*What is required*
Every line containing the word "picture" needs to be found and copied.

*Entries with parts and joints*
○ ○ ○
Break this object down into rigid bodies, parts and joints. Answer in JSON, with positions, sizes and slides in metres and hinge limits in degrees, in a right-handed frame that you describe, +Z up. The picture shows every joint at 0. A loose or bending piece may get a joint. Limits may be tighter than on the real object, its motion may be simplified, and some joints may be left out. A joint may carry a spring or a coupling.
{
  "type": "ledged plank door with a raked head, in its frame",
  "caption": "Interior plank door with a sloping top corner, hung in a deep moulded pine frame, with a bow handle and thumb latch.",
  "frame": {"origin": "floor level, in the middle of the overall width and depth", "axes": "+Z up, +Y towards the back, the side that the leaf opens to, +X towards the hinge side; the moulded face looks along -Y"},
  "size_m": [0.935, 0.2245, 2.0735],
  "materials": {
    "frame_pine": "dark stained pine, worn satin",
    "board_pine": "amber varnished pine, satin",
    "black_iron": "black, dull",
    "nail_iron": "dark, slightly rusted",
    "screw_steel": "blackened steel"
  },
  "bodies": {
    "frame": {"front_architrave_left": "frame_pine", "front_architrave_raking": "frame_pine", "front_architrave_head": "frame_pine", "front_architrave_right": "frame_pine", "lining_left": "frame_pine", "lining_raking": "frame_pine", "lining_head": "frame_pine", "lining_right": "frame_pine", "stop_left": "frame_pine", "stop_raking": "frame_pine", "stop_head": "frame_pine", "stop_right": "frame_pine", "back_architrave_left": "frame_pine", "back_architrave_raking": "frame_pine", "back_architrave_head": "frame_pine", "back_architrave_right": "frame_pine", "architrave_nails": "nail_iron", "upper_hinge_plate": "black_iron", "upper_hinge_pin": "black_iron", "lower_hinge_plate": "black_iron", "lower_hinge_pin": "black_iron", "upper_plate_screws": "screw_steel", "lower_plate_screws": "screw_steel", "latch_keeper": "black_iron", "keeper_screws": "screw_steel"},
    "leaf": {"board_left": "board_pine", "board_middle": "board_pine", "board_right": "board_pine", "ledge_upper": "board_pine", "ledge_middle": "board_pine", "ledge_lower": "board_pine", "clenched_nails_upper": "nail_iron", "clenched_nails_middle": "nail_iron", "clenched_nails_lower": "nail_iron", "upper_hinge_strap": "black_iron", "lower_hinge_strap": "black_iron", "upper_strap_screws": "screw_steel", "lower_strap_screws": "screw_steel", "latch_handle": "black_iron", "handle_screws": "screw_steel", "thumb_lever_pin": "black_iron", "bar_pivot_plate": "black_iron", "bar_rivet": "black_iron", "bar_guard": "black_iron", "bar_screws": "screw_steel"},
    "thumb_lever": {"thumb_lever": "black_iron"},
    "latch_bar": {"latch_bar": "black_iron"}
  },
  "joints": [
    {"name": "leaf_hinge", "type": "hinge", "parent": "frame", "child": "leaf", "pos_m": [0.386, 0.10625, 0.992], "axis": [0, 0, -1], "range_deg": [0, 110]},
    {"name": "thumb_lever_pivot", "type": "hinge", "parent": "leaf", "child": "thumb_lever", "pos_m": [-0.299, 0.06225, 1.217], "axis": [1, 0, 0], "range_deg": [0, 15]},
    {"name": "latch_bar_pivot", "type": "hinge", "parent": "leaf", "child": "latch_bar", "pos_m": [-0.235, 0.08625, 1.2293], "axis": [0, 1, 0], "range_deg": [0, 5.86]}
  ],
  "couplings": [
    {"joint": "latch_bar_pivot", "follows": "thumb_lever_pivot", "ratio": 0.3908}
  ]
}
○ ○ ○
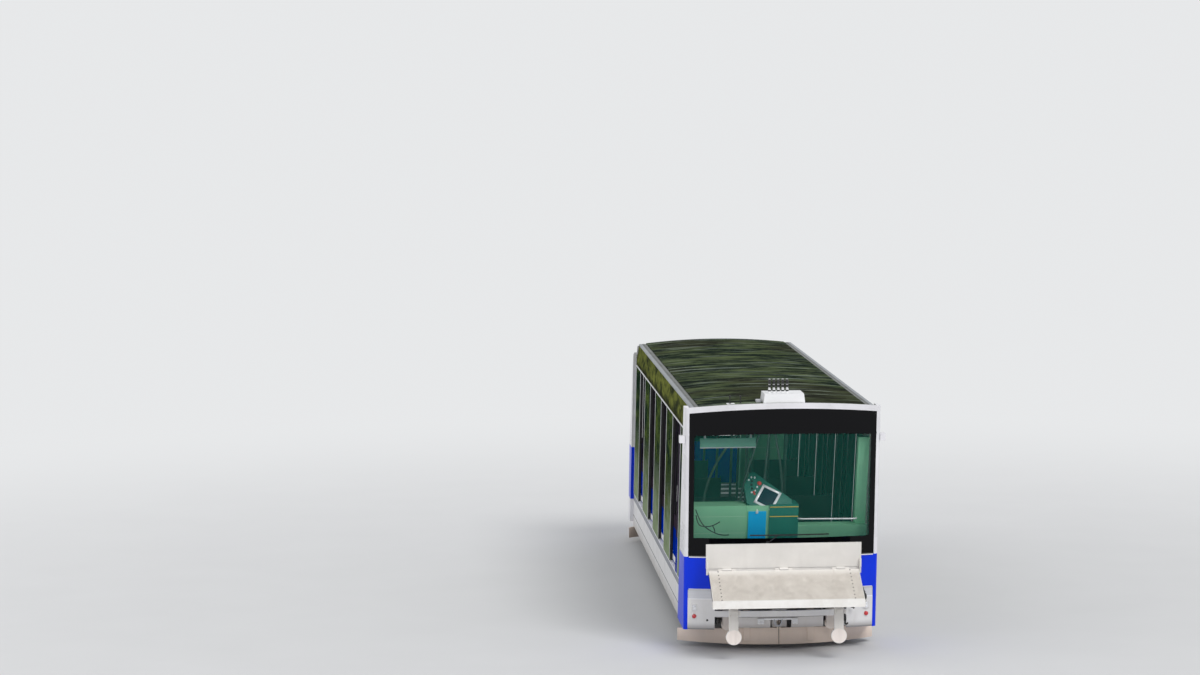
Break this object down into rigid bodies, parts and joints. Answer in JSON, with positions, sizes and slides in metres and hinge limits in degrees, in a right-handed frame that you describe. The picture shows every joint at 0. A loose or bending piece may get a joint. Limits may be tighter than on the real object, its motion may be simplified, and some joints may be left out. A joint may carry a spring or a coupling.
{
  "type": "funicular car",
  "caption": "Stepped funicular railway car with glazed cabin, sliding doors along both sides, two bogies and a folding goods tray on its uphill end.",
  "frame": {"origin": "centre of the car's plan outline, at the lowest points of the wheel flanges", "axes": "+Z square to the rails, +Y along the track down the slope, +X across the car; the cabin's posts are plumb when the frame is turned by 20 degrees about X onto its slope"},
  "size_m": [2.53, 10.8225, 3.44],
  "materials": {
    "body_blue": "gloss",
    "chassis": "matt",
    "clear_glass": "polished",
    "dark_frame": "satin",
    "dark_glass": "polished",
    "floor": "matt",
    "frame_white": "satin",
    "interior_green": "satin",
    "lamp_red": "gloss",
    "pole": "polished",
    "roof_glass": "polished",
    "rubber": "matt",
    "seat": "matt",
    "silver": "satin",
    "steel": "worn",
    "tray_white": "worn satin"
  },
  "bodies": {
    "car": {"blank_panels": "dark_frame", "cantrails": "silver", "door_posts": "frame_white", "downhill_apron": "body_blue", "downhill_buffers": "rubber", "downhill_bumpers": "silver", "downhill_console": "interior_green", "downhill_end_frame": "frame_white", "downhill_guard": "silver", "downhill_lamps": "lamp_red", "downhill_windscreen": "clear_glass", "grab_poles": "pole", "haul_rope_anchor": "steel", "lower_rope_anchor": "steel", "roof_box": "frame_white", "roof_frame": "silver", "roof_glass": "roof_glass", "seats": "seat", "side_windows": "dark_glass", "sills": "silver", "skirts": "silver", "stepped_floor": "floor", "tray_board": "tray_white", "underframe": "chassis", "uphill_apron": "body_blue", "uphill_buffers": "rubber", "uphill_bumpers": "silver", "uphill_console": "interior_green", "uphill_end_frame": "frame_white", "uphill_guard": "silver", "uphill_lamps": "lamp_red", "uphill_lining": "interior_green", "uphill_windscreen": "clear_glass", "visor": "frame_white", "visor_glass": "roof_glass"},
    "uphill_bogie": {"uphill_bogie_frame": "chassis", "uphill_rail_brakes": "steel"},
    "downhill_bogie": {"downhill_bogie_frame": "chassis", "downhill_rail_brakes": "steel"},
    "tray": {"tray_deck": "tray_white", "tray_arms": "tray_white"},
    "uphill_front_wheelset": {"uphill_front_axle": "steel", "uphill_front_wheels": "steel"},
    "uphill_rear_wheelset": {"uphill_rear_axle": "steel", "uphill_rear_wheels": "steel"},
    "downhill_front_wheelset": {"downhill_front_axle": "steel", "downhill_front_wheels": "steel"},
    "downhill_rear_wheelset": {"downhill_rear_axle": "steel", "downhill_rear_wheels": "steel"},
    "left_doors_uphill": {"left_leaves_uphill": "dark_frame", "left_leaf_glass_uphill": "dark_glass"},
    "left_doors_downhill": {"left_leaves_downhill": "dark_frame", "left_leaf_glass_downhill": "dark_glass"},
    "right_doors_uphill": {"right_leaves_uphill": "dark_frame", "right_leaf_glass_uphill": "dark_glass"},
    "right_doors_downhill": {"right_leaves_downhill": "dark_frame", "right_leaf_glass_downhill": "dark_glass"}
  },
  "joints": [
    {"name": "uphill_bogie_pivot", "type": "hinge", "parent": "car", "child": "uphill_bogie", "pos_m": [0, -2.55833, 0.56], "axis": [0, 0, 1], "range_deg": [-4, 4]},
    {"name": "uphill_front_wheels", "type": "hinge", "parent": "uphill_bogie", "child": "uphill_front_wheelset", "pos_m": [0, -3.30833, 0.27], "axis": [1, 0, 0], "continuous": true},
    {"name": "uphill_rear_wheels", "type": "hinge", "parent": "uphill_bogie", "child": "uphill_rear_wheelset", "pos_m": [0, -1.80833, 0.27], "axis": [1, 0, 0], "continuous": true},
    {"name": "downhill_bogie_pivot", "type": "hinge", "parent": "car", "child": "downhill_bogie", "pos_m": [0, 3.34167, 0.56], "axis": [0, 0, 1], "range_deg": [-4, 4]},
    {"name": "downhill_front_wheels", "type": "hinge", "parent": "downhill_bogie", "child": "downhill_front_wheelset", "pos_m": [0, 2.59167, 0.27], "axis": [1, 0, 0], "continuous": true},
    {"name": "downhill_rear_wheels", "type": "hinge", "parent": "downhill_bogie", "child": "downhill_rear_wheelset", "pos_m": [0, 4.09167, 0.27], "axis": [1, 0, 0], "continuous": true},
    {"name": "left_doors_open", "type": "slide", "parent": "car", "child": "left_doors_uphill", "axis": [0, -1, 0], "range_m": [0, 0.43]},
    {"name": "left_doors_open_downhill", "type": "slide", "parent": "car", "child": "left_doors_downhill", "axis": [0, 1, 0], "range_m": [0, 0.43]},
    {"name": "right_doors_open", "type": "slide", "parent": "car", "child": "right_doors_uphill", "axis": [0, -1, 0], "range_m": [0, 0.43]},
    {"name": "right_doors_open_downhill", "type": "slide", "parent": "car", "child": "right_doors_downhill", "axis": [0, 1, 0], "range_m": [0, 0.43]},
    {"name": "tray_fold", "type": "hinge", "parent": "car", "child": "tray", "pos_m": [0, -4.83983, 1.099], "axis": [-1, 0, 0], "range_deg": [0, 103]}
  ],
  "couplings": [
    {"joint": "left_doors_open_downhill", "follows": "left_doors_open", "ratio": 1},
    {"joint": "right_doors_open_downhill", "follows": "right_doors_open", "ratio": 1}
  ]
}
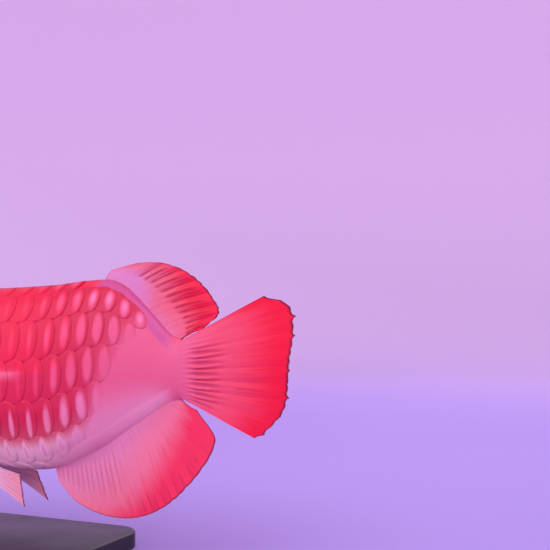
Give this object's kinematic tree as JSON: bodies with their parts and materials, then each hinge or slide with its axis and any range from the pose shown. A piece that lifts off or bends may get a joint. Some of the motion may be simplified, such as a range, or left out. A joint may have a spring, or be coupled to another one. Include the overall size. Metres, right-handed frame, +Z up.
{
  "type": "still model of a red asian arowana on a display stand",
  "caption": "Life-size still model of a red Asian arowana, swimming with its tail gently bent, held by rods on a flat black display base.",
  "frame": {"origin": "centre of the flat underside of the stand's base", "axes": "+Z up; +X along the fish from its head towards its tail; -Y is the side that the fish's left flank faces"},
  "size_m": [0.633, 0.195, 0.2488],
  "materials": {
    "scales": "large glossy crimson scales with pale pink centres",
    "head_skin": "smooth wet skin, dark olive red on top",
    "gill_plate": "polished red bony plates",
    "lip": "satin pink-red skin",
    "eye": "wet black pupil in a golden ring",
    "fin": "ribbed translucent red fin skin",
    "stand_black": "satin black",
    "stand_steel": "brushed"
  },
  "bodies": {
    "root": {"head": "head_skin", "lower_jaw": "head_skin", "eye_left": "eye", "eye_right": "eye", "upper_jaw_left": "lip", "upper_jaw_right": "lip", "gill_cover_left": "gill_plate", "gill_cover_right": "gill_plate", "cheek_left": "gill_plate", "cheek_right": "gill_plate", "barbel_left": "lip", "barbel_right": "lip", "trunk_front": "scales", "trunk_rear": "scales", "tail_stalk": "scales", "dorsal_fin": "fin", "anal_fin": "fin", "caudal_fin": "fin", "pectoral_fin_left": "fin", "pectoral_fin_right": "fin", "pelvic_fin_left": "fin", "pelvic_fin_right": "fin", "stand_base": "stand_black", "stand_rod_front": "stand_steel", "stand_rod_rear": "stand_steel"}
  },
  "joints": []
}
○ ○ ○
*Exercise result*
Break this object down into rigid bodies, parts and joints. Answer in JSON, with positions, sizes and slides in metres and hinge limits in degrees, in a right-handed frame that you describe, +Z up. The picture shows every joint at 0. A loose or bending piece may get a joint. Limits may be tighter than on the real object, its motion may be simplified, and some joints may be left out. A joint may carry a spring or a coupling.
Break this object down into rigid bodies, parts and joints. Answer in JSON, with positions, sizes and slides in metres and hinge limits in degrees, in a right-handed frame that you describe. The picture shows every joint at 0. A loose or bending piece may get a joint. Limits may be tighter than on the real object, its motion may be simplified, and some joints may be left out. A joint may carry a spring or a coupling.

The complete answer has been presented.